» PROBLEM TO WORK ON
Copy out all of the data exactly as it appears.

» STORED DATA

#####

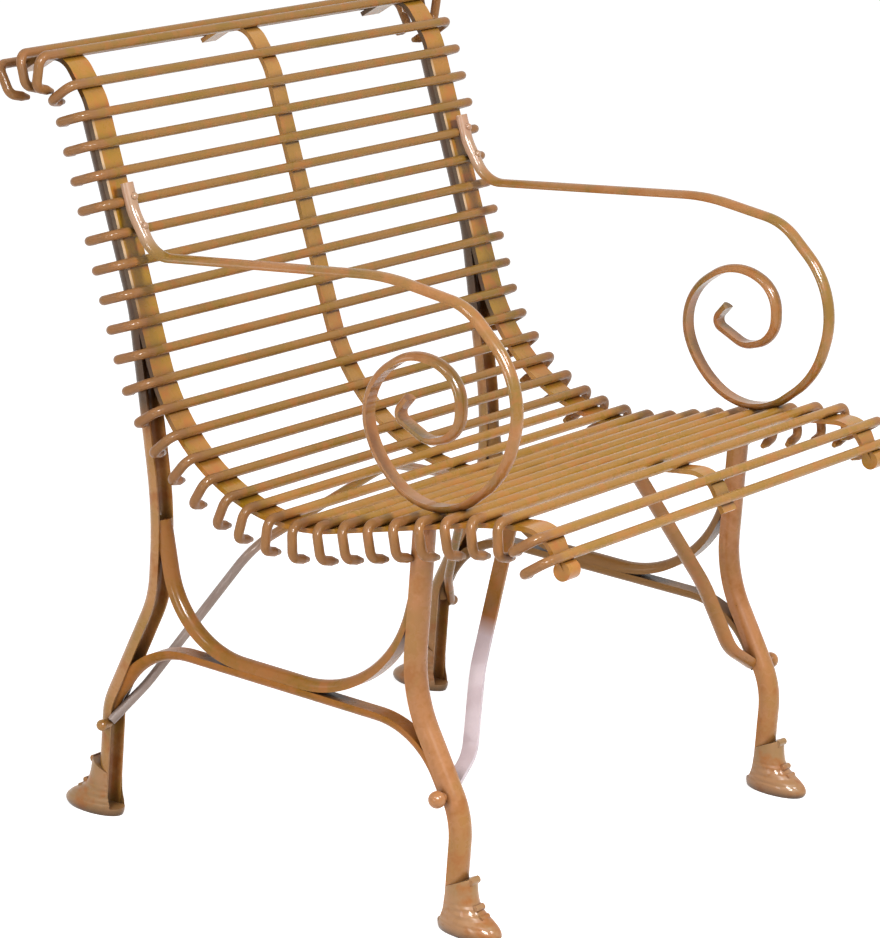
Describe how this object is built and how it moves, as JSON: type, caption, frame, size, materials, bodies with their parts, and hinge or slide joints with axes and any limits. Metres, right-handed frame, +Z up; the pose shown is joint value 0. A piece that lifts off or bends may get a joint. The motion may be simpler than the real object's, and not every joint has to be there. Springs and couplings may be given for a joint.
{
  "type": "garden armchair",
  "caption": "Wrought-iron style garden armchair with a rolled rod seat and back, scroll arms, bowed legs, side cradles and hoof feet.",
  "frame": {"origin": "centre of the chair's bounding box, at floor level", "axes": "+Z up, the chair faces -Y, +X across the chair"},
  "size_m": [0.684, 0.7047, 0.7888],
  "materials": {
    "bar_paint": "satin paint, slightly worn",
    "casting_paint": "satin paint, slightly worn",
    "rod_paint": "satin paint, slightly worn"
  },
  "bodies": {
    "root": {"back_rod_01": "rod_paint", "back_rod_02": "rod_paint", "back_rod_03": "rod_paint", "back_rod_04": "rod_paint", "back_rod_05": "rod_paint", "back_rod_06": "rod_paint", "back_rod_07": "rod_paint", "back_rod_08": "rod_paint", "back_rod_09": "rod_paint", "back_rod_10": "rod_paint", "back_rod_11": "rod_paint", "back_rod_12": "rod_paint", "back_rod_13": "rod_paint", "back_rod_14": "rod_paint", "back_rod_15": "rod_paint", "back_rod_16": "rod_paint", "back_rod_17": "rod_paint", "center_strap": "bar_paint", "crest_rod": "rod_paint", "front_brace": "bar_paint", "front_foot_left": "casting_paint", "front_foot_right": "casting_paint", "front_leg_left": "bar_paint", "front_leg_right": "bar_paint", "lip_rod": "rod_paint", "nose_rod": "rod_paint", "rear_foot_left": "casting_paint", "rear_foot_right": "casting_paint", "rear_leg_left": "bar_paint", "rear_leg_right": "bar_paint", "rear_tie": "bar_paint", "scroll_arm_left": "bar_paint", "scroll_arm_right": "bar_paint", "seat_rod_01": "rod_paint", "seat_rod_02": "rod_paint", "seat_rod_03": "rod_paint", "seat_rod_04": "rod_paint", "seat_rod_05": "rod_paint", "seat_rod_06": "rod_paint", "seat_rod_07": "rod_paint", "seat_rod_08": "rod_paint", "seat_rod_09": "rod_paint", "seat_rod_10": "rod_paint", "seat_rod_11": "rod_paint", "shoulder_rod": "rod_paint", "side_cradle_left": "bar_paint", "side_cradle_right": "bar_paint", "side_strap_left": "bar_paint", "side_strap_right": "bar_paint", "side_stretcher_left": "bar_paint", "side_stretcher_right": "bar_paint"}
  },
  "joints": []
}
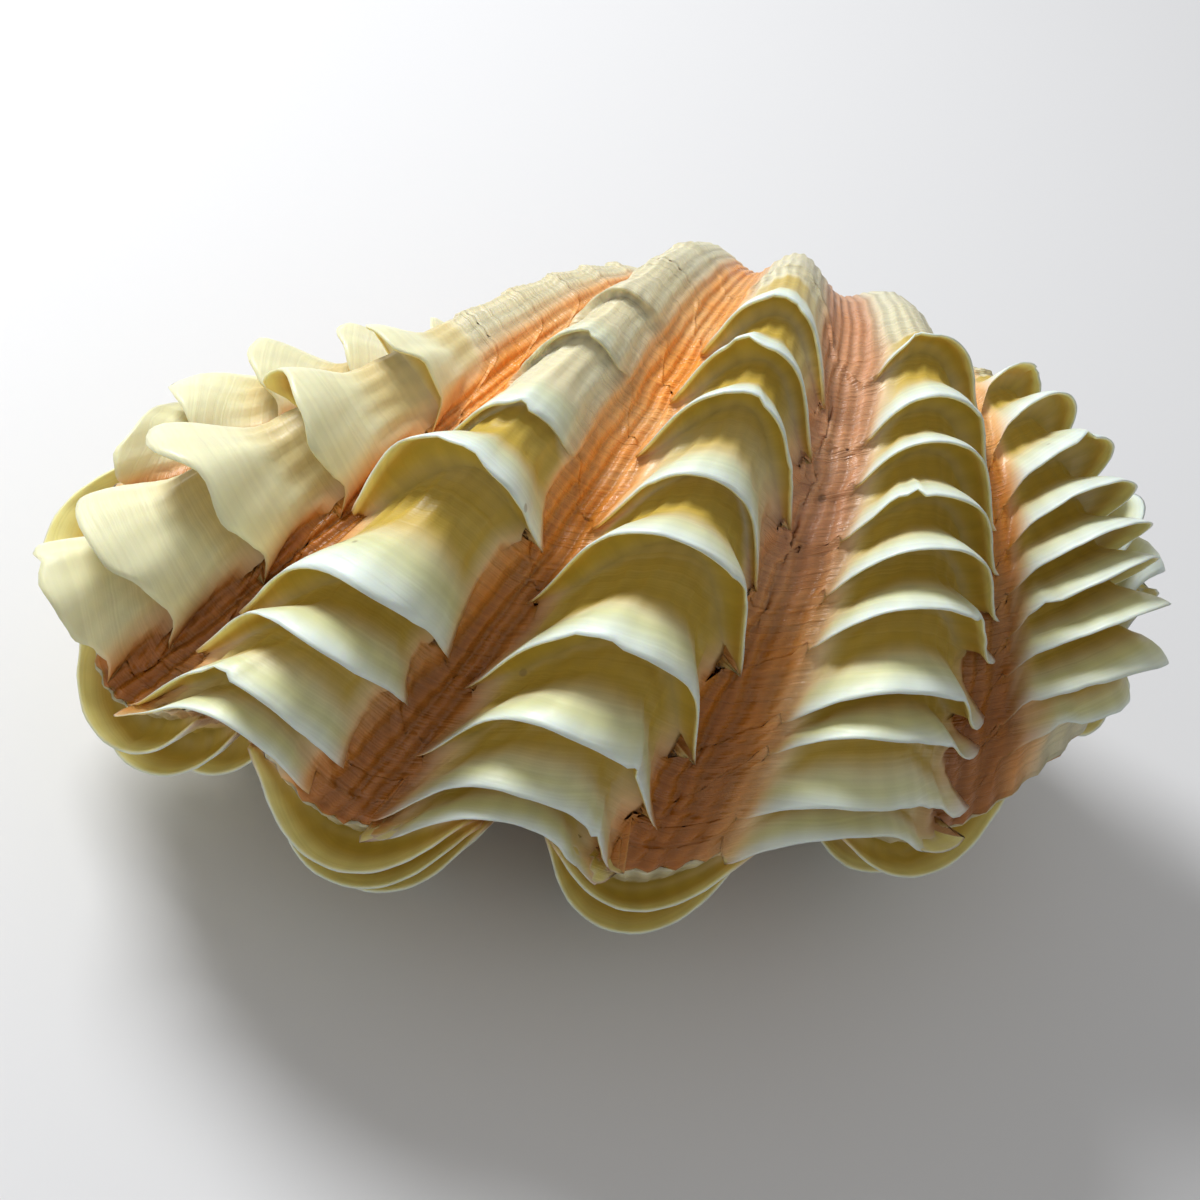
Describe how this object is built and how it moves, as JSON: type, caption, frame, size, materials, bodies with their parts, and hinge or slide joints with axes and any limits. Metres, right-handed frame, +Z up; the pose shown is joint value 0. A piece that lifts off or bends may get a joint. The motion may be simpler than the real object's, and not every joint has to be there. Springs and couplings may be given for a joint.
{
  "type": "giant clam shell",
  "caption": "Closed pair of fluted giant clam valves with radial ribs, leafy scutes and a zigzag margin.",
  "frame": {"origin": "on the surface that the shell rests on, below the middle of its outline", "axes": "+X along the shell's length, +Y towards the hinge, -Y towards the open ventral edge, +Z up through the upper valve"},
  "size_m": [0.221, 0.1216, 0.108],
  "materials": {
    "upper_shell": "satin natural shell, cream ribs and orange grooves",
    "lower_shell": "satin natural shell, cream and tan",
    "ligament": "dry, dull, brown"
  },
  "bodies": {
    "root": {"upper_valve": "upper_shell", "lower_valve": "lower_shell", "ligament": "ligament"}
  },
  "joints": []
}
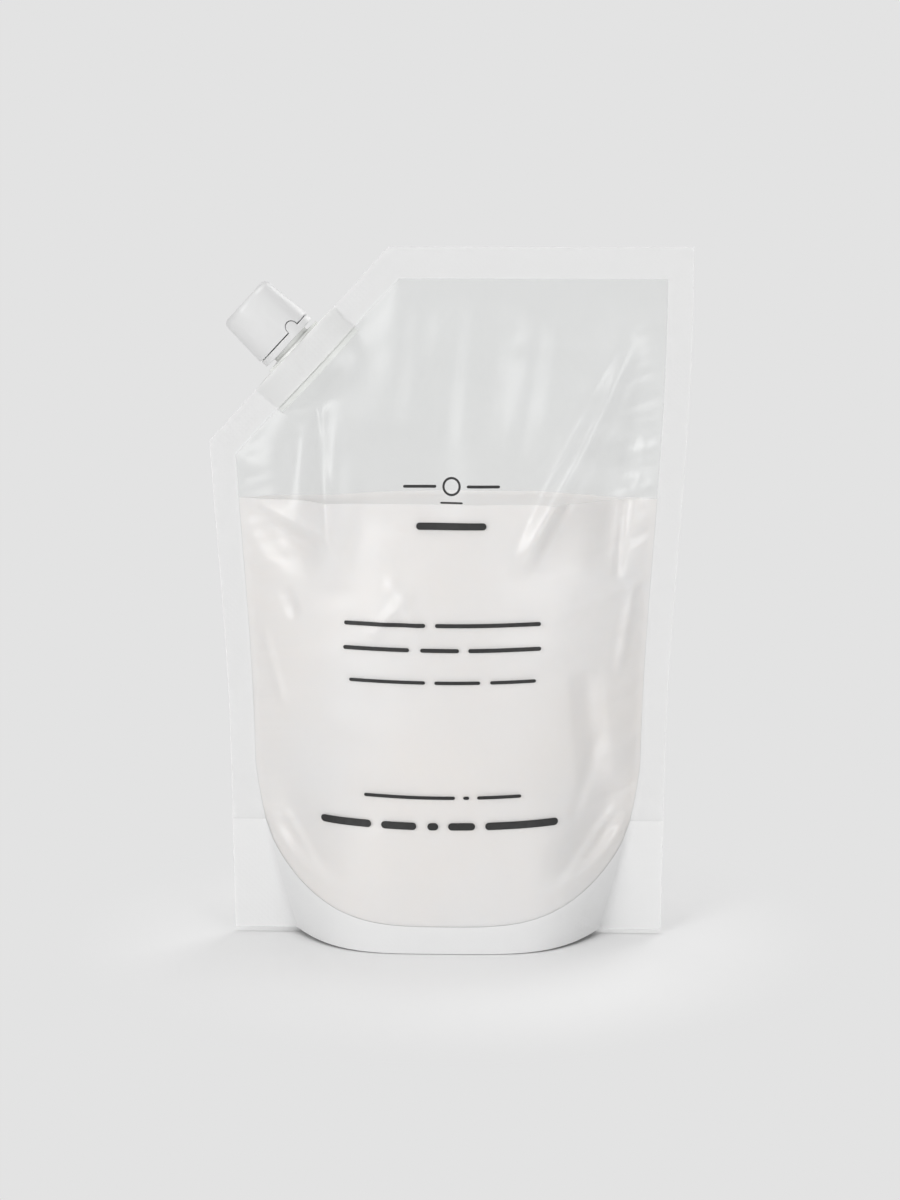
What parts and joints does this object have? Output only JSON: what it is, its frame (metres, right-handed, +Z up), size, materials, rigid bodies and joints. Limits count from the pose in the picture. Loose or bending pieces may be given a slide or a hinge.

#####

» OUTPUT FOR THIS TASK
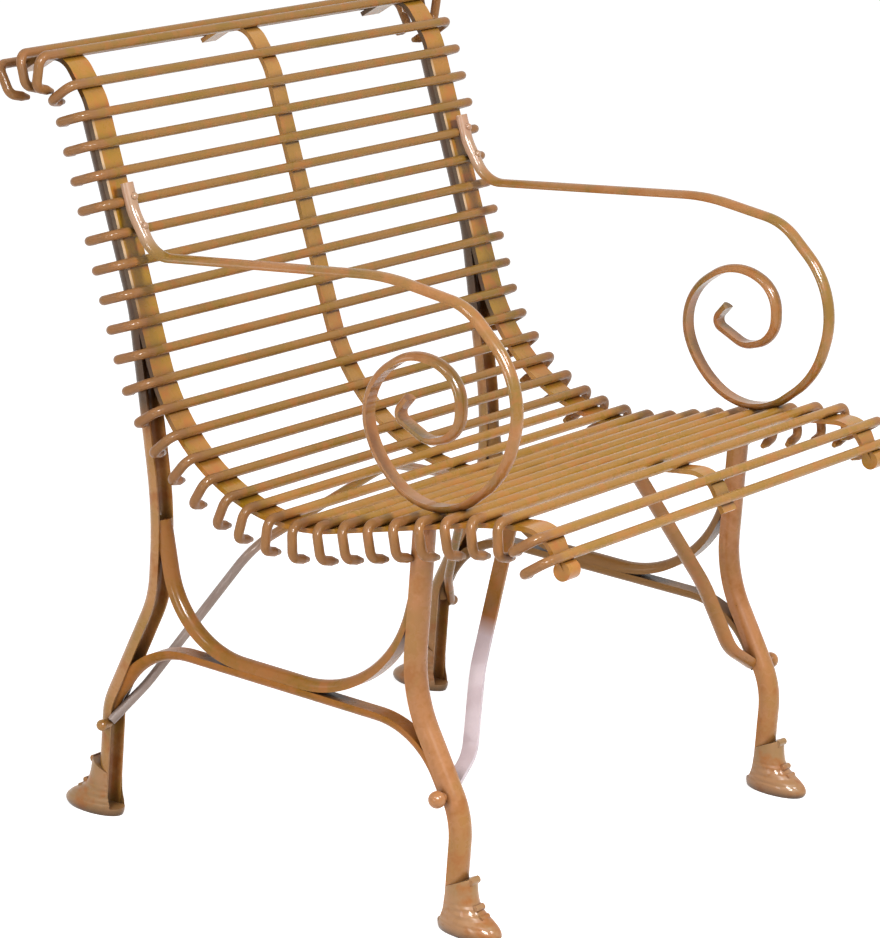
Describe how this object is built and how it moves, as JSON: type, caption, frame, size, materials, bodies with their parts, and hinge or slide joints with axes and any limits. Metres, right-handed frame, +Z up; the pose shown is joint value 0. A piece that lifts off or bends may get a joint. The motion may be simpler than the real object's, and not every joint has to be there. Springs and couplings may be given for a joint.
{
  "type": "garden armchair",
  "caption": "Wrought-iron style garden armchair with a rolled rod seat and back, scroll arms, bowed legs, side cradles and hoof feet.",
  "frame": {"origin": "centre of the chair's bounding box, at floor level", "axes": "+Z up, the chair faces -Y, +X across the chair"},
  "size_m": [0.684, 0.7047, 0.7888],
  "materials": {
    "bar_paint": "satin paint, slightly worn",
    "casting_paint": "satin paint, slightly worn",
    "rod_paint": "satin paint, slightly worn"
  },
  "bodies": {
    "root": {"back_rod_01": "rod_paint", "back_rod_02": "rod_paint", "back_rod_03": "rod_paint", "back_rod_04": "rod_paint", "back_rod_05": "rod_paint", "back_rod_06": "rod_paint", "back_rod_07": "rod_paint", "back_rod_08": "rod_paint", "back_rod_09": "rod_paint", "back_rod_10": "rod_paint", "back_rod_11": "rod_paint", "back_rod_12": "rod_paint", "back_rod_13": "rod_paint", "back_rod_14": "rod_paint", "back_rod_15": "rod_paint", "back_rod_16": "rod_paint", "back_rod_17": "rod_paint", "center_strap": "bar_paint", "crest_rod": "rod_paint", "front_brace": "bar_paint", "front_foot_left": "casting_paint", "front_foot_right": "casting_paint", "front_leg_left": "bar_paint", "front_leg_right": "bar_paint", "lip_rod": "rod_paint", "nose_rod": "rod_paint", "rear_foot_left": "casting_paint", "rear_foot_right": "casting_paint", "rear_leg_left": "bar_paint", "rear_leg_right": "bar_paint", "rear_tie": "bar_paint", "scroll_arm_left": "bar_paint", "scroll_arm_right": "bar_paint", "seat_rod_01": "rod_paint", "seat_rod_02": "rod_paint", "seat_rod_03": "rod_paint", "seat_rod_04": "rod_paint", "seat_rod_05": "rod_paint", "seat_rod_06": "rod_paint", "seat_rod_07": "rod_paint", "seat_rod_08": "rod_paint", "seat_rod_09": "rod_paint", "seat_rod_10": "rod_paint", "seat_rod_11": "rod_paint", "shoulder_rod": "rod_paint", "side_cradle_left": "bar_paint", "side_cradle_right": "bar_paint", "side_strap_left": "bar_paint", "side_strap_right": "bar_paint", "side_stretcher_left": "bar_paint", "side_stretcher_right": "bar_paint"}
  },
  "joints": []
}
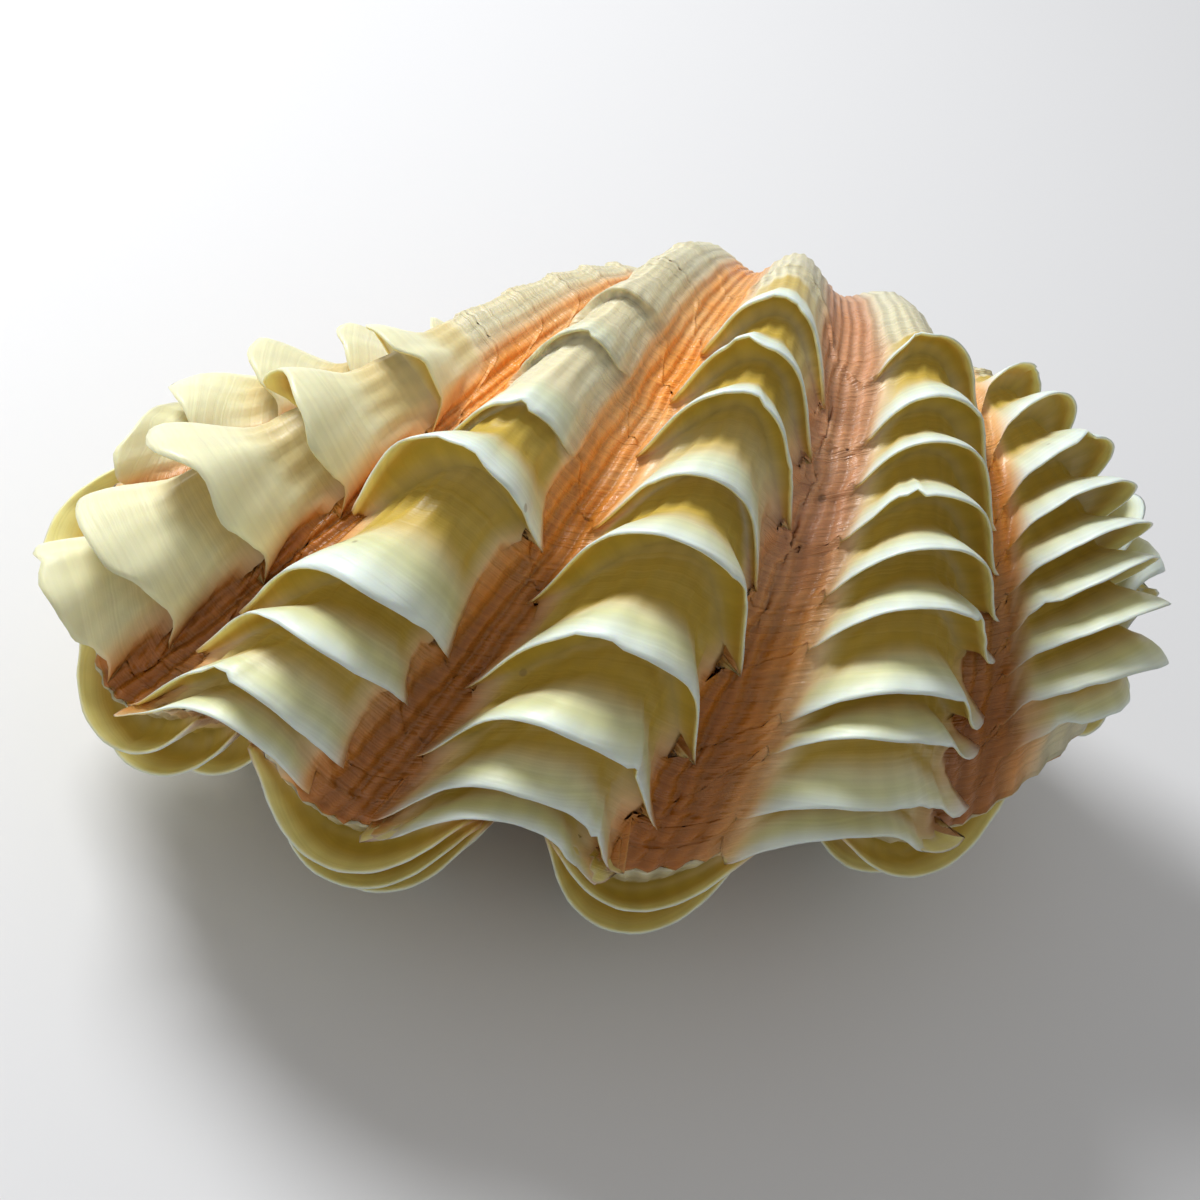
Describe how this object is built and how it moves, as JSON: type, caption, frame, size, materials, bodies with their parts, and hinge or slide joints with axes and any limits. Metres, right-handed frame, +Z up; the pose shown is joint value 0. A piece that lifts off or bends may get a joint. The motion may be simpler than the real object's, and not every joint has to be there. Springs and couplings may be given for a joint.
{
  "type": "giant clam shell",
  "caption": "Closed pair of fluted giant clam valves with radial ribs, leafy scutes and a zigzag margin.",
  "frame": {"origin": "on the surface that the shell rests on, below the middle of its outline", "axes": "+X along the shell's length, +Y towards the hinge, -Y towards the open ventral edge, +Z up through the upper valve"},
  "size_m": [0.221, 0.1216, 0.108],
  "materials": {
    "upper_shell": "satin natural shell, cream ribs and orange grooves",
    "lower_shell": "satin natural shell, cream and tan",
    "ligament": "dry, dull, brown"
  },
  "bodies": {
    "root": {"upper_valve": "upper_shell", "lower_valve": "lower_shell", "ligament": "ligament"}
  },
  "joints": []
}
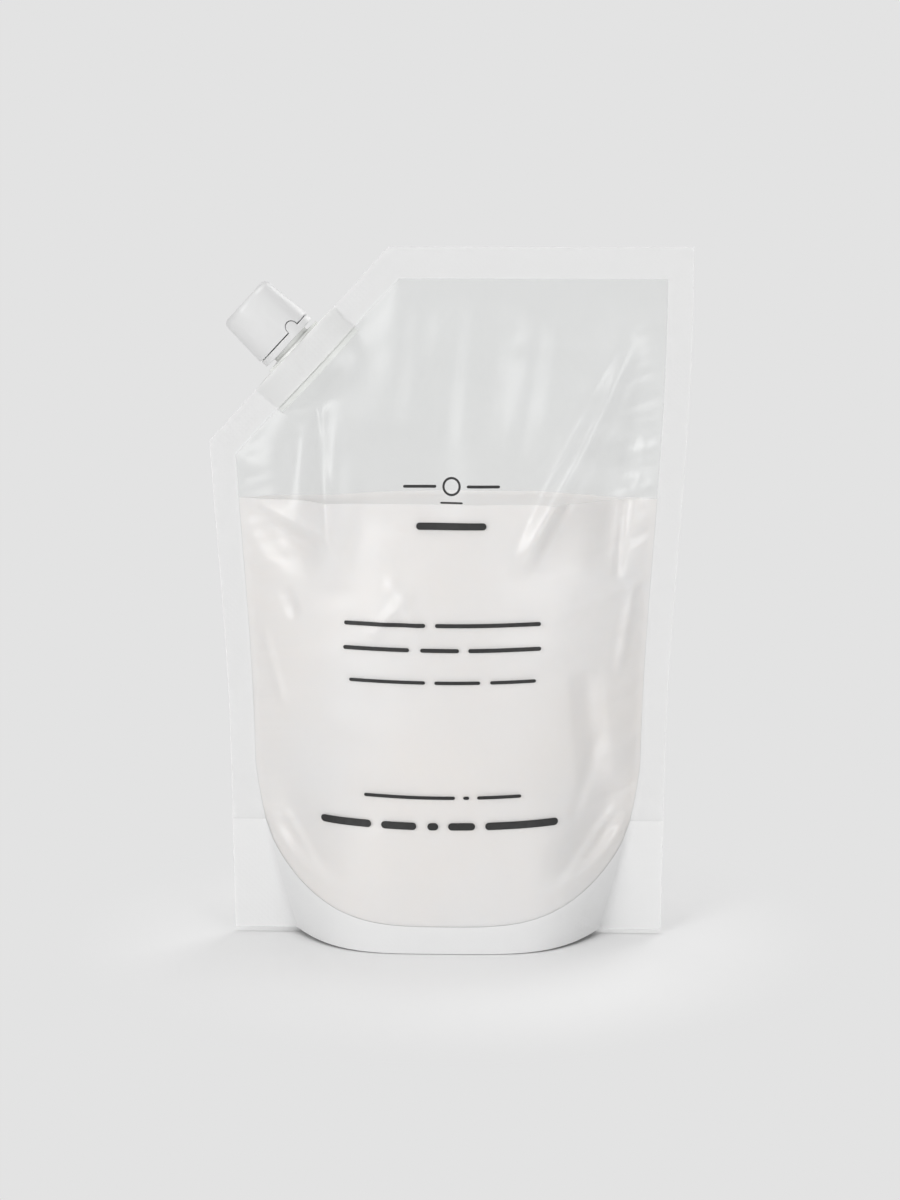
What parts and joints does this object have? Output only JSON: what it is, its frame (metres, right-handed, +Z up), size, materials, rigid bodies and joints. Limits count from the pose in the picture. Loose or bending pieces may be given a slide or a hinge.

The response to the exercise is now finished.